Rows from a dataset
────────────────────

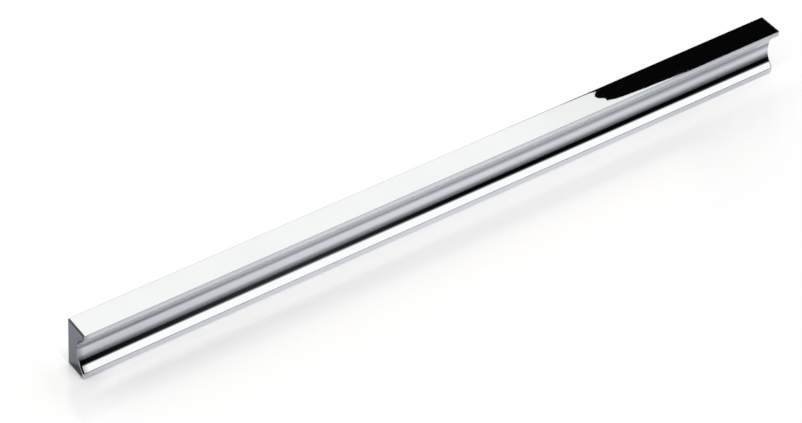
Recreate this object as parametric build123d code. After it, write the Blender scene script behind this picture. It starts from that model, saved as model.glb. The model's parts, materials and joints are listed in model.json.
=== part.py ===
from build123d import *
from math import radians, tan
import os

# Furniture handle: one solid bar of constant section, with a lip above a finger
# cove and a foot below it. All sizes are in millimetres. The bar lies along X,
# stands on its mounting face at Z = 0, and opens towards -Y.

# Length, set by the two fixing screws
screw_spacing = 320.0
end_overhang = 8.0  # from each screw's centre to the end of the bar

# Section, with every depth measured from the flat back
bar_height = 23.0  # how far the bar stands off the drawer front
lip_depth = 11.3
lip_face_height = 2.5  # the flat front of the lip
lip_underside_slope = 45.0  # degrees from level
lip_root_radius = 8.0  # hollow bend from the underside down to the web
web_thickness = 6.8  # the wall behind the cove
cove_radius = 10.5  # hollow sweep from the web down to the foot
foot_depth = 10.9
foot_face_height = 2.95  # the flat front of the foot
foot_slope = 49.5  # degrees from level
foot_edge_round = 0.6  # between the foot's front and its slope

# Polished edges
long_edge_round = 0.6
lip_edge_round = 0.3  # the crisper edge between the lip's front and the top
end_edge_round = 0.8

# Blind screw holes in the mounting face, tapped M4
screw_size = 4.0
thread_pitch = 0.7
hole_depth = 10.0  # full bore, without the drill's point
drill_point_angle = 118.0
mouth_chamfer = 0.35

bar_length = screw_spacing + 2 * end_overhang
bar_depth = max(lip_depth, foot_depth)
tapping_drill = screw_size - thread_pitch


def round_run(slope):
    """How far a round of radius 1 takes off each side of a corner between an upright and a slope."""
    return tan(radians(90.0 - slope) / 2)


def section():
    """The bar's end: X is the depth from the flat back, and Y is the height."""
    lip_low = bar_height - lip_face_height
    root_height = lip_low - (lip_depth - web_thickness) * tan(radians(lip_underside_slope))
    sweep_height = foot_face_height + (foot_depth - web_thickness) * tan(radians(foot_slope))
    upright = root_height - lip_root_radius * round_run(lip_underside_slope) - sweep_height
    sweep_radius = min(cove_radius, upright / round_run(foot_slope))
    corners = [
        ((0, 0), long_edge_round),
        ((foot_depth, 0), long_edge_round),
        ((foot_depth, foot_face_height), foot_edge_round),
        ((web_thickness, sweep_height), sweep_radius),
        ((web_thickness, root_height), lip_root_radius),
        ((lip_depth, lip_low), long_edge_round),
        ((lip_depth, bar_height), lip_edge_round),
        ((0, bar_height), long_edge_round),
    ]
    points = [point for point, radius in corners]
    radii = [radius for point, radius in corners]
    return make_face(FilletPolyline(*points, radius=radii, close=True))


def bar():
    """The section drawn out to the bar's length, with the edges of both ends rounded."""
    end_corner = (bar_length / 2, bar_depth / 2, 0)
    end_plane = Plane(origin=end_corner, x_dir=(0, -1, 0), z_dir=(-1, 0, 0))
    solid = extrude(end_plane * section(), amount=bar_length)
    ends = solid.faces().filter_by(Axis.X)
    return fillet(ends.edges(), end_edge_round)


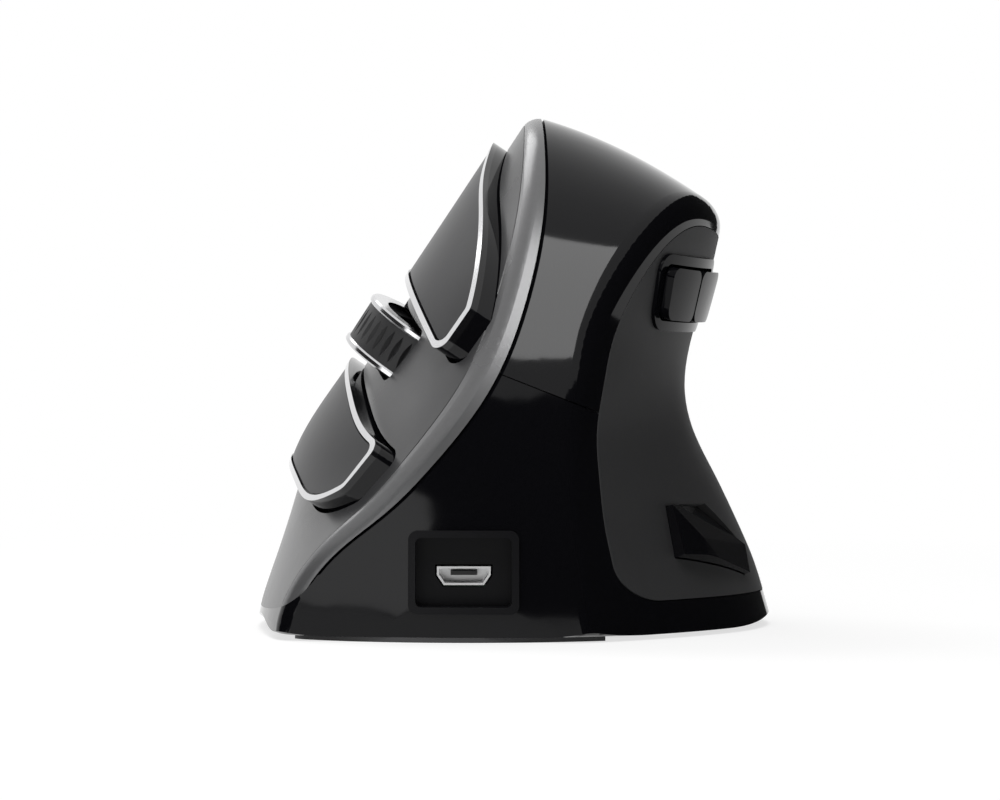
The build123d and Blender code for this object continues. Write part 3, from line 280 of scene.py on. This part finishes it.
lamp(
    "front_strip",
    place=(0.005, -0.44, 0.64),
    aim=(0.005, -0.04, 0.05),
    size=(0.20, 0.46),
    power=2.2,
)
lamp(
    "left_panel",
    place=(-0.46, -0.86, 0.13),
    aim=(-0.02, -0.05, 0.02),
    size=(0.5, 0.25),
    power=0.8,
)
lamp(
    "rear_softbox",
    place=(-0.5, 0.7, 0.9),
    aim=(0.0, 0.0, 0.04),
    size=(0.6, 0.6),
    power=4.0,
)

# Black flags: upright cards of black felt to the right, in front and to the left, as a studio
# has them. They keep the gloss of the shells dark, and the camera looks straight through them.
flag_black, felt = blank("flag_black")
felt.inputs["Base Color"].default_value = grey(0.004)
felt.inputs["Roughness"].default_value = 1.0
card = Wire(felt.outputs[0])
camera_sees = card.node("LightPath", {}, {}, output="Is Camera Ray")
clear = card.node("BsdfTransparent", {}, {})
flag_look = card.node("MixShader", {}, {0: camera_sees, 1: card, 2: clear})
flag_look.plug(flag_black.node_tree.nodes["Material Output"].inputs["Surface"], flag_look)
for name, (start_x, start_y), (end_x, end_y), top in (
    ("right_flag", (0.9, -1.3), (0.9, 2.4), 1.1),
    ("front_flag", (-1.2, -1.3), (0.9, -1.3), 0.75),
    ("left_flag", (-1.2, -1.3), (-1.2, 0.3), 0.75),
):
    sheet = bpy.data.meshes.new(name)
    low = ((start_x, start_y, 0.0), (end_x, end_y, 0.0))
    high = ((end_x, end_y, top), (start_x, start_y, top))
    sheet.from_pydata([*low, *high], [], [(0, 1, 2, 3)])
    sheet.materials.append(flag_black)
    flag = bpy.data.objects.new(name, sheet)
    bpy.context.scene.collection.objects.link(flag)

# Camera: level, in front of the mouse at about half its height, with a long lens as for a
# product photograph.
camera_lens = bpy.data.cameras.new("camera")
camera_lens.lens = 127.7
camera_lens.sensor_width = 36.0
camera_lens.clip_start = 0.01
camera = bpy.data.objects.new("camera", camera_lens)
camera.location = (-0.0021, -0.540, 0.0336)
camera.rotation_euler = (radians(90), 0, 0)
bpy.context.scene.collection.objects.link(camera)
bpy.context.scene.camera = camera
bpy.context.scene.view_settings.view_transform = "Standard"
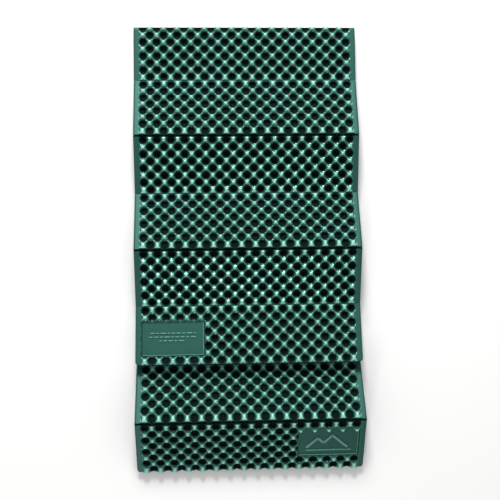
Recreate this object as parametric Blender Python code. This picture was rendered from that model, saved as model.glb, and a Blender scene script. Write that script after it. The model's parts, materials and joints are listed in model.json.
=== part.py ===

────────────────────

__Exercise aim__: Produce an exact copy of the whole listing.

__Solution for this exercise__:
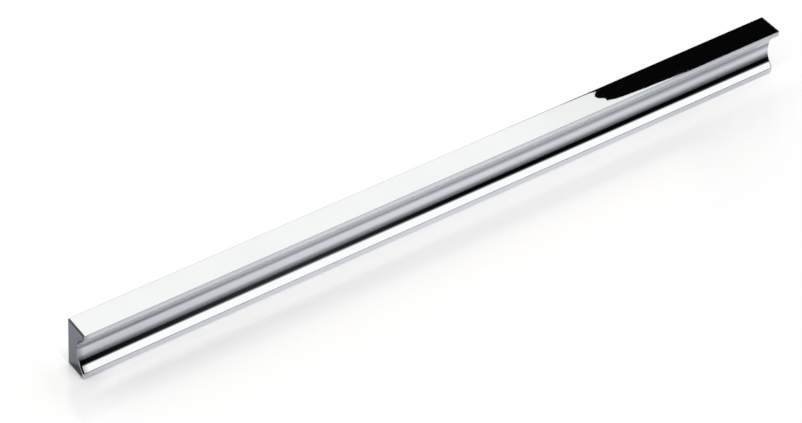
Recreate this object as parametric build123d code. After it, write the Blender scene script behind this picture. It starts from that model, saved as model.glb. The model's parts, materials and joints are listed in model.json.
=== part.py ===
from build123d import *
from math import radians, tan
import os

# Furniture handle: one solid bar of constant section, with a lip above a finger
# cove and a foot below it. All sizes are in millimetres. The bar lies along X,
# stands on its mounting face at Z = 0, and opens towards -Y.

# Length, set by the two fixing screws
screw_spacing = 320.0
end_overhang = 8.0  # from each screw's centre to the end of the bar

# Section, with every depth measured from the flat back
bar_height = 23.0  # how far the bar stands off the drawer front
lip_depth = 11.3
lip_face_height = 2.5  # the flat front of the lip
lip_underside_slope = 45.0  # degrees from level
lip_root_radius = 8.0  # hollow bend from the underside down to the web
web_thickness = 6.8  # the wall behind the cove
cove_radius = 10.5  # hollow sweep from the web down to the foot
foot_depth = 10.9
foot_face_height = 2.95  # the flat front of the foot
foot_slope = 49.5  # degrees from level
foot_edge_round = 0.6  # between the foot's front and its slope

# Polished edges
long_edge_round = 0.6
lip_edge_round = 0.3  # the crisper edge between the lip's front and the top
end_edge_round = 0.8

# Blind screw holes in the mounting face, tapped M4
screw_size = 4.0
thread_pitch = 0.7
hole_depth = 10.0  # full bore, without the drill's point
drill_point_angle = 118.0
mouth_chamfer = 0.35

bar_length = screw_spacing + 2 * end_overhang
bar_depth = max(lip_depth, foot_depth)
tapping_drill = screw_size - thread_pitch


def round_run(slope):
    """How far a round of radius 1 takes off each side of a corner between an upright and a slope."""
    return tan(radians(90.0 - slope) / 2)


def section():
    """The bar's end: X is the depth from the flat back, and Y is the height."""
    lip_low = bar_height - lip_face_height
    root_height = lip_low - (lip_depth - web_thickness) * tan(radians(lip_underside_slope))
    sweep_height = foot_face_height + (foot_depth - web_thickness) * tan(radians(foot_slope))
    upright = root_height - lip_root_radius * round_run(lip_underside_slope) - sweep_height
    sweep_radius = min(cove_radius, upright / round_run(foot_slope))
    corners = [
        ((0, 0), long_edge_round),
        ((foot_depth, 0), long_edge_round),
        ((foot_depth, foot_face_height), foot_edge_round),
        ((web_thickness, sweep_height), sweep_radius),
        ((web_thickness, root_height), lip_root_radius),
        ((lip_depth, lip_low), long_edge_round),
        ((lip_depth, bar_height), lip_edge_round),
        ((0, bar_height), long_edge_round),
    ]
    points = [point for point, radius in corners]
    radii = [radius for point, radius in corners]
    return make_face(FilletPolyline(*points, radius=radii, close=True))


def bar():
    """The section drawn out to the bar's length, with the edges of both ends rounded."""
    end_corner = (bar_length / 2, bar_depth / 2, 0)
    end_plane = Plane(origin=end_corner, x_dir=(0, -1, 0), z_dir=(-1, 0, 0))
    solid = extrude(end_plane * section(), amount=bar_length)
    ends = solid.faces().filter_by(Axis.X)
    return fillet(ends.edges(), end_edge_round)


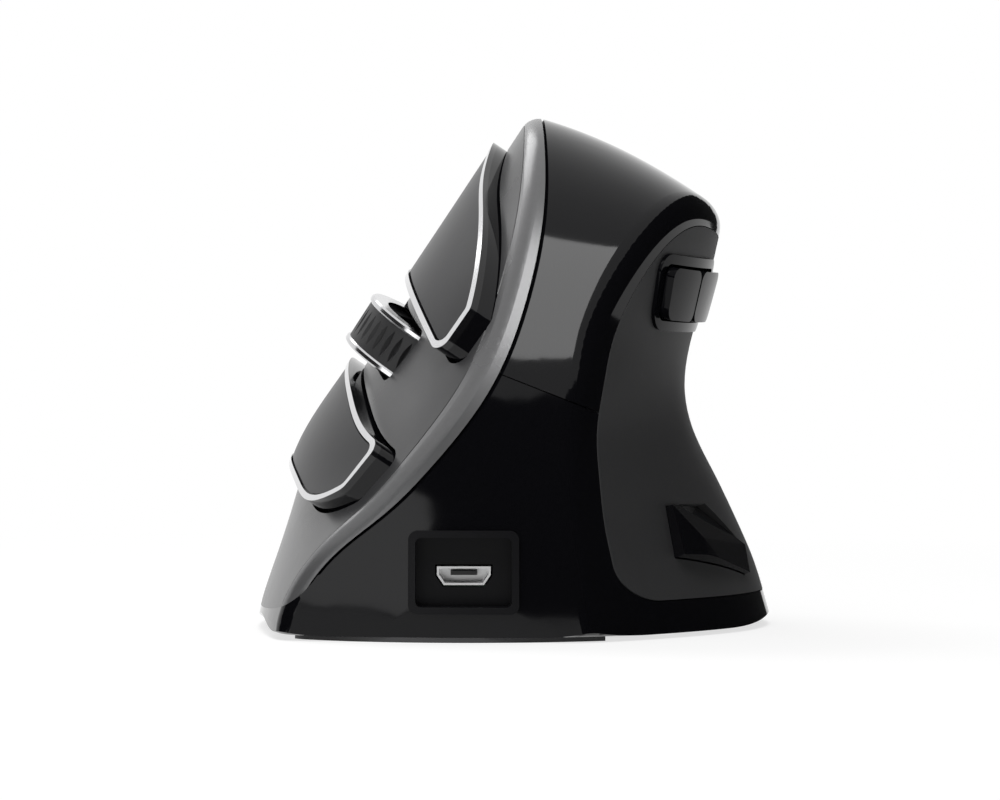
The build123d and Blender code for this object continues. Write part 3, from line 280 of scene.py on. This part finishes it.
lamp(
    "front_strip",
    place=(0.005, -0.44, 0.64),
    aim=(0.005, -0.04, 0.05),
    size=(0.20, 0.46),
    power=2.2,
)
lamp(
    "left_panel",
    place=(-0.46, -0.86, 0.13),
    aim=(-0.02, -0.05, 0.02),
    size=(0.5, 0.25),
    power=0.8,
)
lamp(
    "rear_softbox",
    place=(-0.5, 0.7, 0.9),
    aim=(0.0, 0.0, 0.04),
    size=(0.6, 0.6),
    power=4.0,
)

# Black flags: upright cards of black felt to the right, in front and to the left, as a studio
# has them. They keep the gloss of the shells dark, and the camera looks straight through them.
flag_black, felt = blank("flag_black")
felt.inputs["Base Color"].default_value = grey(0.004)
felt.inputs["Roughness"].default_value = 1.0
card = Wire(felt.outputs[0])
camera_sees = card.node("LightPath", {}, {}, output="Is Camera Ray")
clear = card.node("BsdfTransparent", {}, {})
flag_look = card.node("MixShader", {}, {0: camera_sees, 1: card, 2: clear})
flag_look.plug(flag_black.node_tree.nodes["Material Output"].inputs["Surface"], flag_look)
for name, (start_x, start_y), (end_x, end_y), top in (
    ("right_flag", (0.9, -1.3), (0.9, 2.4), 1.1),
    ("front_flag", (-1.2, -1.3), (0.9, -1.3), 0.75),
    ("left_flag", (-1.2, -1.3), (-1.2, 0.3), 0.75),
):
    sheet = bpy.data.meshes.new(name)
    low = ((start_x, start_y, 0.0), (end_x, end_y, 0.0))
    high = ((end_x, end_y, top), (start_x, start_y, top))
    sheet.from_pydata([*low, *high], [], [(0, 1, 2, 3)])
    sheet.materials.append(flag_black)
    flag = bpy.data.objects.new(name, sheet)
    bpy.context.scene.collection.objects.link(flag)

# Camera: level, in front of the mouse at about half its height, with a long lens as for a
# product photograph.
camera_lens = bpy.data.cameras.new("camera")
camera_lens.lens = 127.7
camera_lens.sensor_width = 36.0
camera_lens.clip_start = 0.01
camera = bpy.data.objects.new("camera", camera_lens)
camera.location = (-0.0021, -0.540, 0.0336)
camera.rotation_euler = (radians(90), 0, 0)
bpy.context.scene.collection.objects.link(camera)
bpy.context.scene.camera = camera
bpy.context.scene.view_settings.view_transform = "Standard"
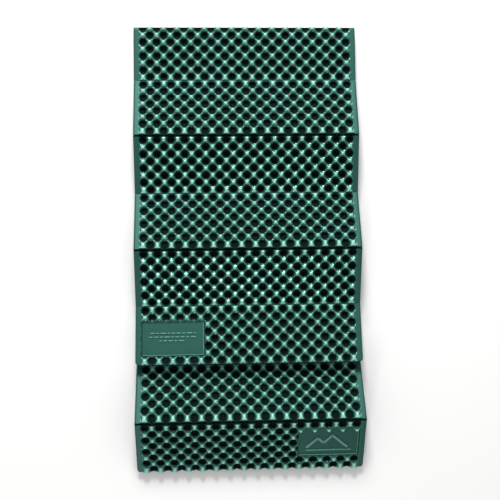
Recreate this object as parametric Blender Python code. This picture was rendered from that model, saved as model.glb, and a Blender scene script. Write that script after it. The model's parts, materials and joints are listed in model.json.
=== part.py ===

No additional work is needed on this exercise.